Apache Iceberg in Cloudera Data Platform

Apache Iceberg is a cloud-native, high-performance open table format for organizing petabyte-scale analytic datasets on a file system or object store. Combined with Cloudera Data Platform (CDP), users can build an open data lakehouse architecture for multi-function analytics and to deploy large scale end-to-end pipelines.

Open data lakehouse on CDP simplifies advanced analytics on all data with a unified platform for structured and unstructured data and integrated data services to enable any analytics use case from ML, BI to stream analytics and real-time analytics. Apache Iceberg is the secret sauce of the open lakehouse.

Spark integration with Iceberg v1 is available on a GA (general availability) status in CDP Public Cloud. In Cloudera Data Warehouse (CDW) Public Cloud, Iceberg v2 integration from Hive and Impala is also GA.

The Apache Iceberg format specification describes the following versions of tables:
  • v1

    Defines large analytic data tables using open format files.

  • v2

    Specifies ACID complaint tables including row-level deletes and updates.

The following Iceberg integrations are available as technical previews:
  • Cloudera Data Engineering Private Cloud
  • Cloudera Data Warehouse Private Cloud
  • Flink in Cloudera Streams Processing (CSP) Public Cloud
  • Cloudera DataFlow Flow Designer Public Cloud
  • CDF Data Service
  • Atlas integration with Iceberg in Data Hub
The CDP Shared Data Experience (SDX) provides compliance and self-service data access for all users with consistent security and governance. Data Visualization provides reporting and visualization of Iceberg data. Accessing Iceberg in CDP, you can perform the following tasks:
  • Get high throughput reads of large tables at petabyte scale.
  • Run time travel queries.
  • Query tables with high concurrency on your object store.
  • Query Iceberg tables in ORC or Parquet format from Hive or Impala.
  • Query Iceberg tables in Parquet format from Spark.
  • Query Iceberg V2 tables including delete, update, merge.
  • Evolve partitions and schemas quickly and easily.
  • Make schema changes quickly and easily.
  • Migrate Hive tables to Iceberg.

Supported ACID transaction properties

Iceberg supports atomic and isolated database transaction properties. Writers work in isolation, not affecting the live table, and perform a metadata swap only when the write is complete, making the changes in one atomic commit.
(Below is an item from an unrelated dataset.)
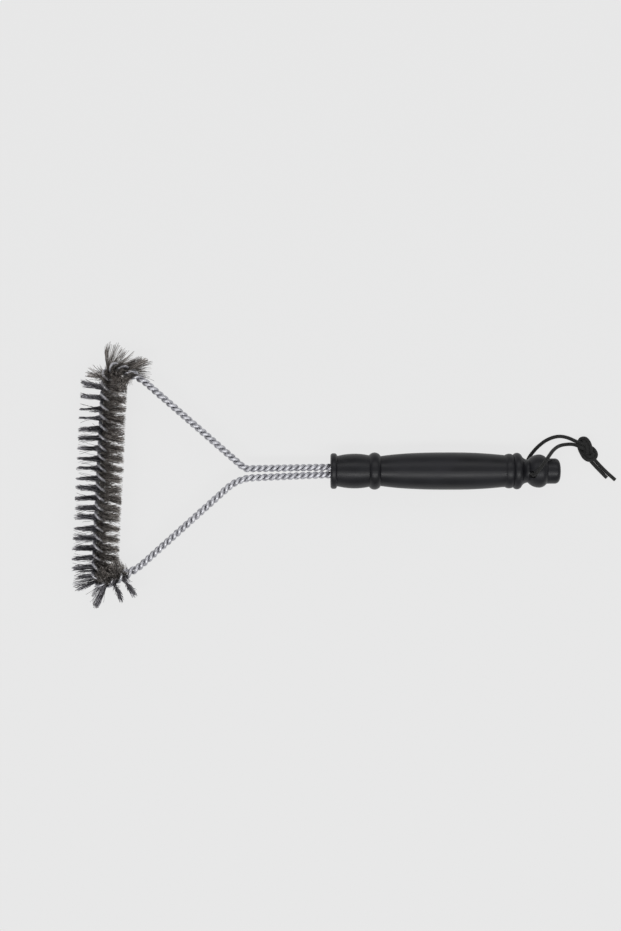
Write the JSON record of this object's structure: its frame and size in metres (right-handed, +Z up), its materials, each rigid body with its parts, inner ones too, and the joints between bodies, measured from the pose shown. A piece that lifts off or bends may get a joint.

Iceberg uses snapshots to guarantee isolated reads and writes. You see a consistent version of table data without locking the table. Readers always see a consistent version of the data without the need to lock the table. Writers work in isolation, not affecting the live table, and perform a metadata swap only when the write is complete, making the changes in one atomic commit.

Iceberg partitioning

The Iceberg partitioning technique has performance advantages over conventional partitioning, such as Apache Hive partitioning. Iceberg hidden partitioning is easier to use. Iceberg supports in-place partition evolution; to change a partition, you do not rewrite the entire table to add a new partition column, and queries do not need to be rewritten for the updated table. Iceberg continuously gathers data statistics, which supports additional optimizations, such as partition pruning.

Iceberg uses multiple layers of metadata files to find and prune data. Hive and Impala keep track of data at the folder level and not at the file level, performing file list operations when working with data in a table. Performance problems occur during the execution of multiple list operations. Iceberg keeps track of a complete list of files within a table using a persistent tree structure. Changes to an Iceberg table use an atomic object/file level commit to update the path to a new snapshot file. The snapshot points to the individual data files through manifest files.

The manifest files in the diagram below track several data files across many partitions. These files store partition information and column metrics for each data file. A manifest list is an additional index for pruning entire manifests. File pruning increases efficiency.

Iceberg relieves Hive metastore (HMS) pressure by storing partition information in metadata files on the file system/object store instead of within the HMS. This architecture supports rapid scaling without performance hits.